Start

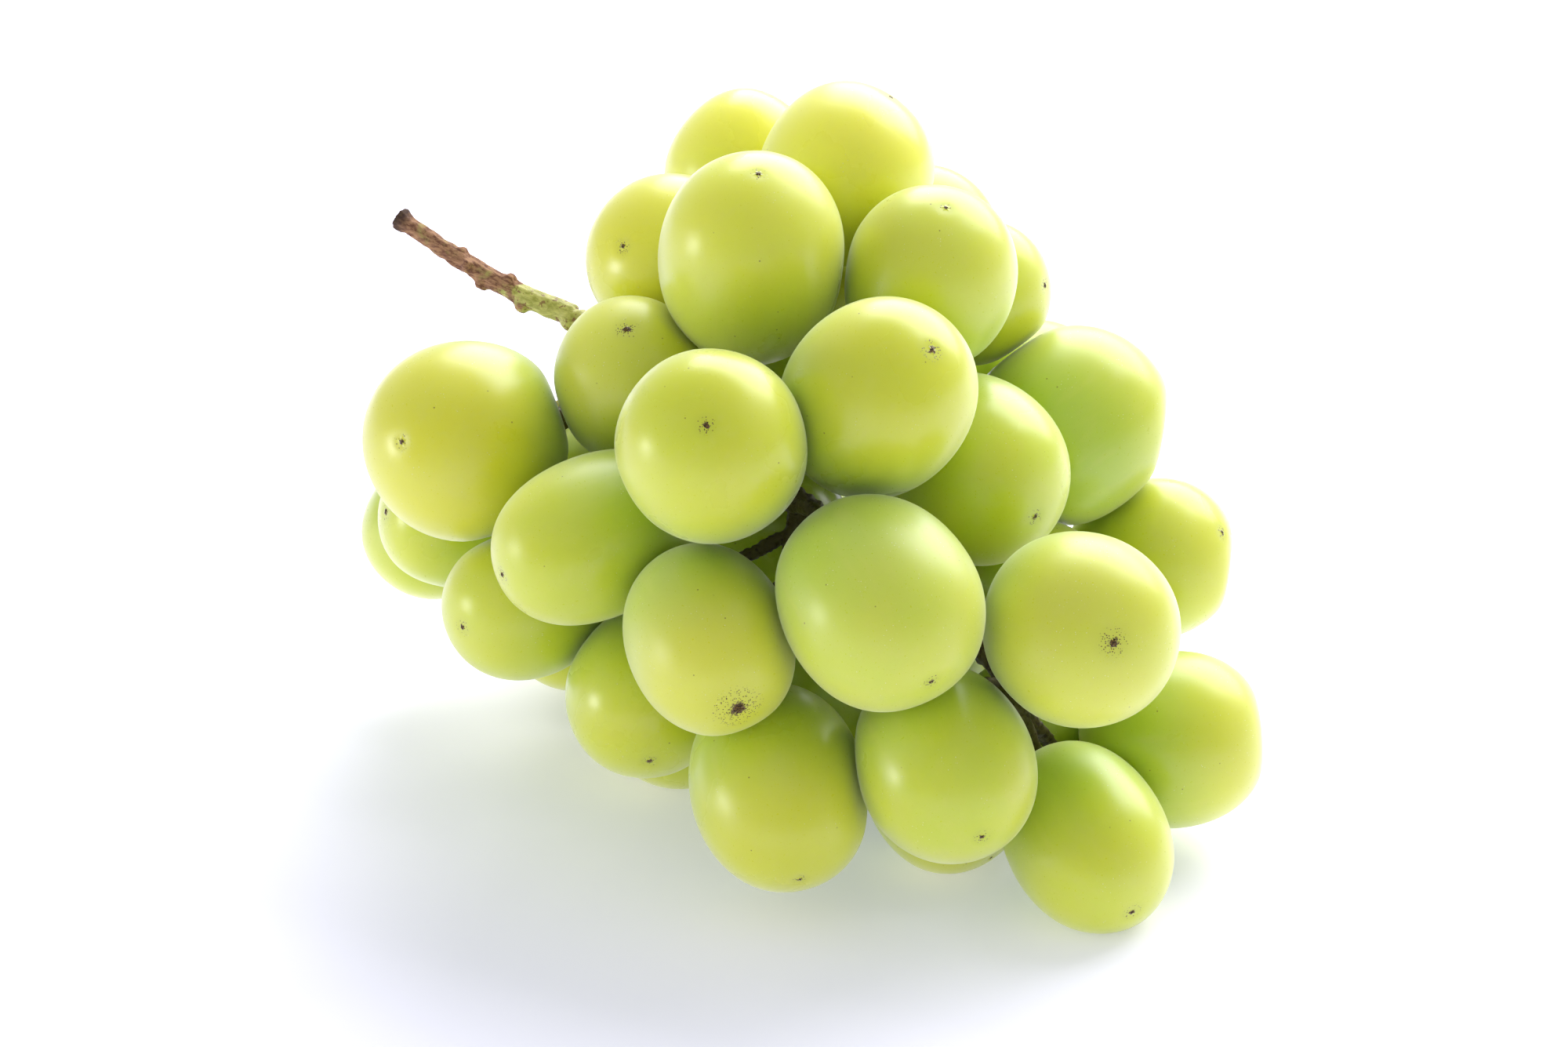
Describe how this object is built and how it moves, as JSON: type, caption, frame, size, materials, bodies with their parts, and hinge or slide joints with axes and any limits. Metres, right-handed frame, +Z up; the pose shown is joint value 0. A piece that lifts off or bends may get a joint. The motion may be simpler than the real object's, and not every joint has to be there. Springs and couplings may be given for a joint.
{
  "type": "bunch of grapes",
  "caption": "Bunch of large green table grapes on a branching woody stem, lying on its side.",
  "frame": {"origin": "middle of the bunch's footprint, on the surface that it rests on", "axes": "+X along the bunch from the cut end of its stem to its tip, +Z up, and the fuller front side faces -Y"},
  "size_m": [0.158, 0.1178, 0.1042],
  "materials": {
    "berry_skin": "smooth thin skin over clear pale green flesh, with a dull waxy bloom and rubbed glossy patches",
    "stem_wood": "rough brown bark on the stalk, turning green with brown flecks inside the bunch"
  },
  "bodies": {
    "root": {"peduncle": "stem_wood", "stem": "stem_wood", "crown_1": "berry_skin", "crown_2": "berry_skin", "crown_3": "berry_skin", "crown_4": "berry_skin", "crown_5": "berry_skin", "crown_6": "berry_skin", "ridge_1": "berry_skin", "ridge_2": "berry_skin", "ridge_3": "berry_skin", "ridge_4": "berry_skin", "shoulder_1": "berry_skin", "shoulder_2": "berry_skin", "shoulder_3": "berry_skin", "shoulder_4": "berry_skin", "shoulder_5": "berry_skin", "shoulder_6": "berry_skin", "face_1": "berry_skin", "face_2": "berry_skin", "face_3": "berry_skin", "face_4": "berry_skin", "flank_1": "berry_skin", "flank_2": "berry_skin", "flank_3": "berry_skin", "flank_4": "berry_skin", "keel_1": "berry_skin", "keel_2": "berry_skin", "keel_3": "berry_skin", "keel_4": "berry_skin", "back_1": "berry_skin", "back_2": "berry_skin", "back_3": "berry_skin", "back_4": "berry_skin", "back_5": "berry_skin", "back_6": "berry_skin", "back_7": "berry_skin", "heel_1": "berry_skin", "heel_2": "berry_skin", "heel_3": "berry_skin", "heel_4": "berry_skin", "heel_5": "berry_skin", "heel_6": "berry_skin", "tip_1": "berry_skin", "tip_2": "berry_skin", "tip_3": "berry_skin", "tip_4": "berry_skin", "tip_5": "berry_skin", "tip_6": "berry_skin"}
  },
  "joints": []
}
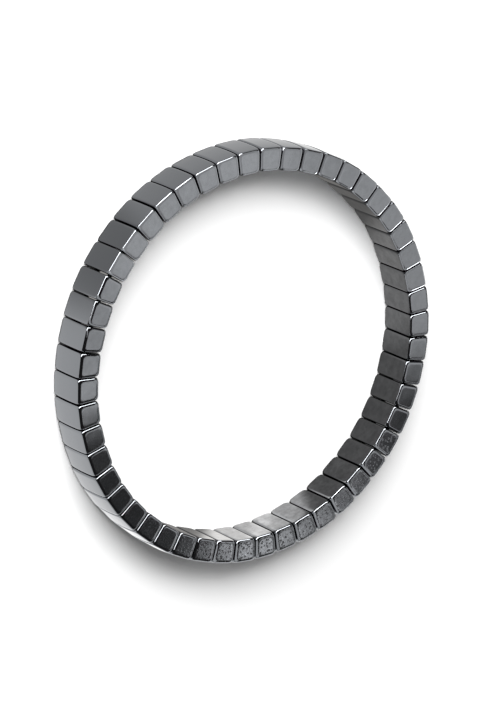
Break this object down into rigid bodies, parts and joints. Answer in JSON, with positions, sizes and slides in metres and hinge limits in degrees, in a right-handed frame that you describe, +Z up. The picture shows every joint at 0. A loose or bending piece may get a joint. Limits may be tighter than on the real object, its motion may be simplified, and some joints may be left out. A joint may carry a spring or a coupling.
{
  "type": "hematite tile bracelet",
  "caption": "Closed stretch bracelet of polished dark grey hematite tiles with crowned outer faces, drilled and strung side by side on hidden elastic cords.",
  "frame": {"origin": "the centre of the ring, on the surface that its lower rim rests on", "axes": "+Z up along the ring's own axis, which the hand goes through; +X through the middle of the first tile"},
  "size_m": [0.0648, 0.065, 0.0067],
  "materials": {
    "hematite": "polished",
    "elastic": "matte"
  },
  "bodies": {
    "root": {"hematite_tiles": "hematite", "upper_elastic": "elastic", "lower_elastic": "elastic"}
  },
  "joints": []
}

End

*TASK BRIEF*:
From the records above, extract each line exactly as shown.

*OUTPUT FOR THIS EXERCISE*:
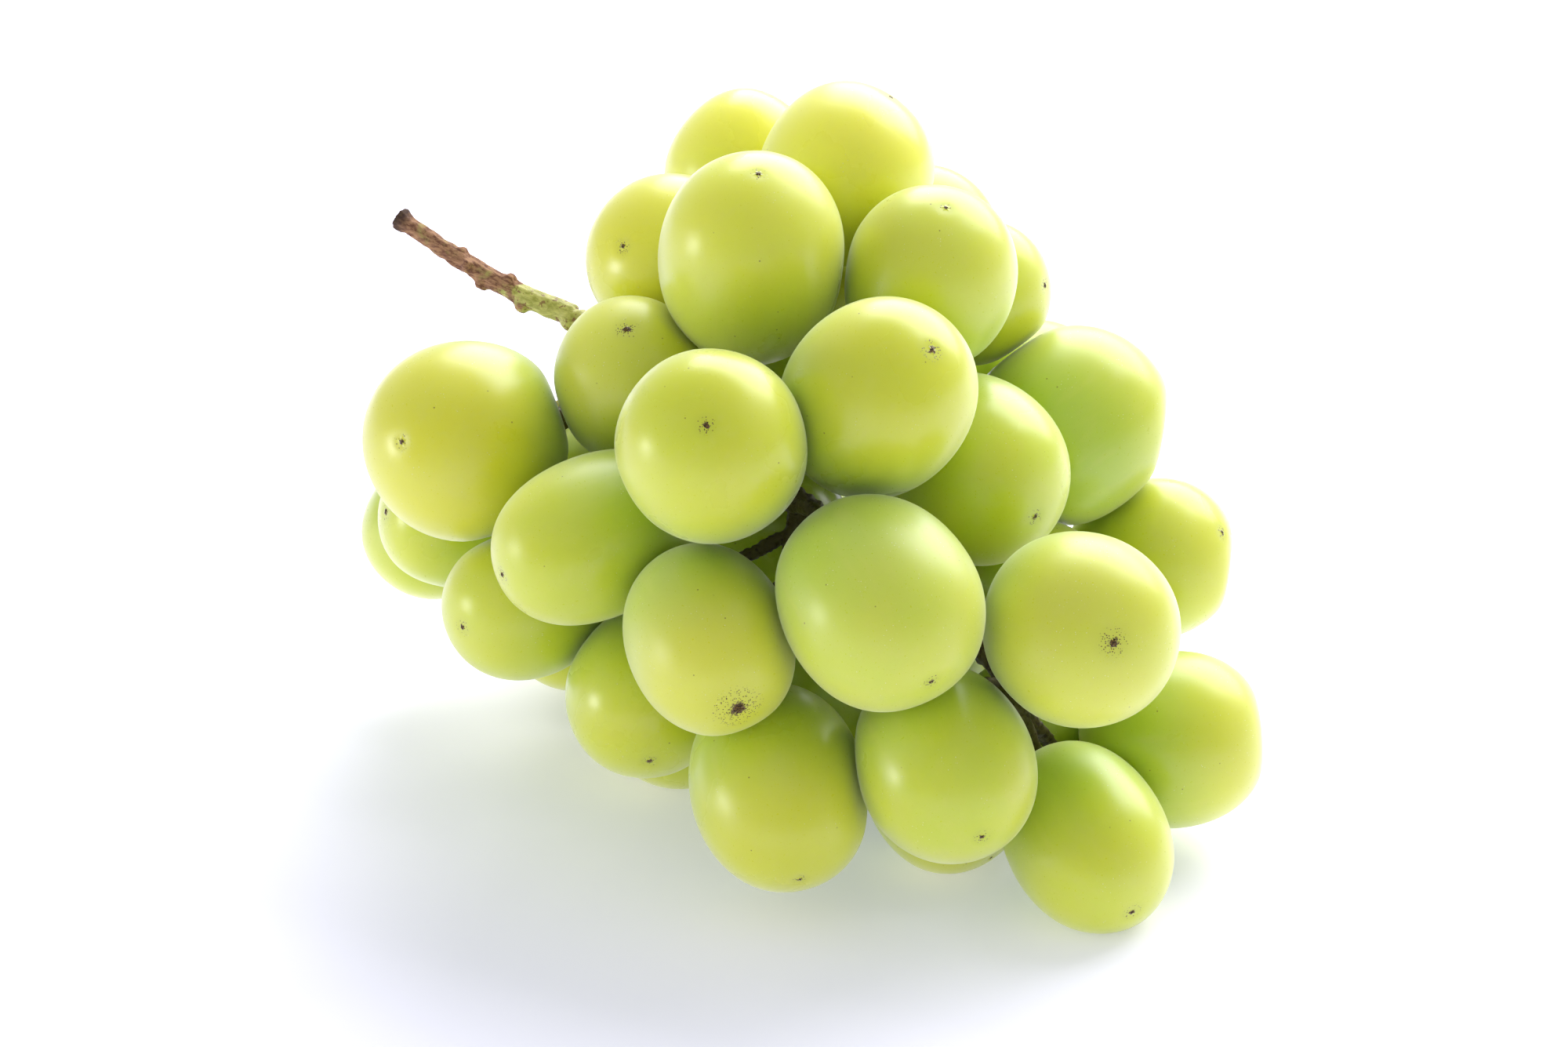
Describe how this object is built and how it moves, as JSON: type, caption, frame, size, materials, bodies with their parts, and hinge or slide joints with axes and any limits. Metres, right-handed frame, +Z up; the pose shown is joint value 0. A piece that lifts off or bends may get a joint. The motion may be simpler than the real object's, and not every joint has to be there. Springs and couplings may be given for a joint.
{
  "type": "bunch of grapes",
  "caption": "Bunch of large green table grapes on a branching woody stem, lying on its side.",
  "frame": {"origin": "middle of the bunch's footprint, on the surface that it rests on", "axes": "+X along the bunch from the cut end of its stem to its tip, +Z up, and the fuller front side faces -Y"},
  "size_m": [0.158, 0.1178, 0.1042],
  "materials": {
    "berry_skin": "smooth thin skin over clear pale green flesh, with a dull waxy bloom and rubbed glossy patches",
    "stem_wood": "rough brown bark on the stalk, turning green with brown flecks inside the bunch"
  },
  "bodies": {
    "root": {"peduncle": "stem_wood", "stem": "stem_wood", "crown_1": "berry_skin", "crown_2": "berry_skin", "crown_3": "berry_skin", "crown_4": "berry_skin", "crown_5": "berry_skin", "crown_6": "berry_skin", "ridge_1": "berry_skin", "ridge_2": "berry_skin", "ridge_3": "berry_skin", "ridge_4": "berry_skin", "shoulder_1": "berry_skin", "shoulder_2": "berry_skin", "shoulder_3": "berry_skin", "shoulder_4": "berry_skin", "shoulder_5": "berry_skin", "shoulder_6": "berry_skin", "face_1": "berry_skin", "face_2": "berry_skin", "face_3": "berry_skin", "face_4": "berry_skin", "flank_1": "berry_skin", "flank_2": "berry_skin", "flank_3": "berry_skin", "flank_4": "berry_skin", "keel_1": "berry_skin", "keel_2": "berry_skin", "keel_3": "berry_skin", "keel_4": "berry_skin", "back_1": "berry_skin", "back_2": "berry_skin", "back_3": "berry_skin", "back_4": "berry_skin", "back_5": "berry_skin", "back_6": "berry_skin", "back_7": "berry_skin", "heel_1": "berry_skin", "heel_2": "berry_skin", "heel_3": "berry_skin", "heel_4": "berry_skin", "heel_5": "berry_skin", "heel_6": "berry_skin", "tip_1": "berry_skin", "tip_2": "berry_skin", "tip_3": "berry_skin", "tip_4": "berry_skin", "tip_5": "berry_skin", "tip_6": "berry_skin"}
  },
  "joints": []
}
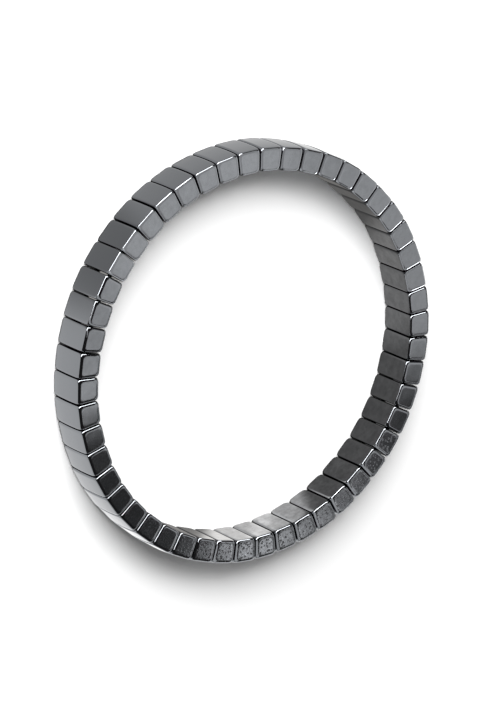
Break this object down into rigid bodies, parts and joints. Answer in JSON, with positions, sizes and slides in metres and hinge limits in degrees, in a right-handed frame that you describe, +Z up. The picture shows every joint at 0. A loose or bending piece may get a joint. Limits may be tighter than on the real object, its motion may be simplified, and some joints may be left out. A joint may carry a spring or a coupling.
{
  "type": "hematite tile bracelet",
  "caption": "Closed stretch bracelet of polished dark grey hematite tiles with crowned outer faces, drilled and strung side by side on hidden elastic cords.",
  "frame": {"origin": "the centre of the ring, on the surface that its lower rim rests on", "axes": "+Z up along the ring's own axis, which the hand goes through; +X through the middle of the first tile"},
  "size_m": [0.0648, 0.065, 0.0067],
  "materials": {
    "hematite": "polished",
    "elastic": "matte"
  },
  "bodies": {
    "root": {"hematite_tiles": "hematite", "upper_elastic": "elastic", "lower_elastic": "elastic"}
  },
  "joints": []
}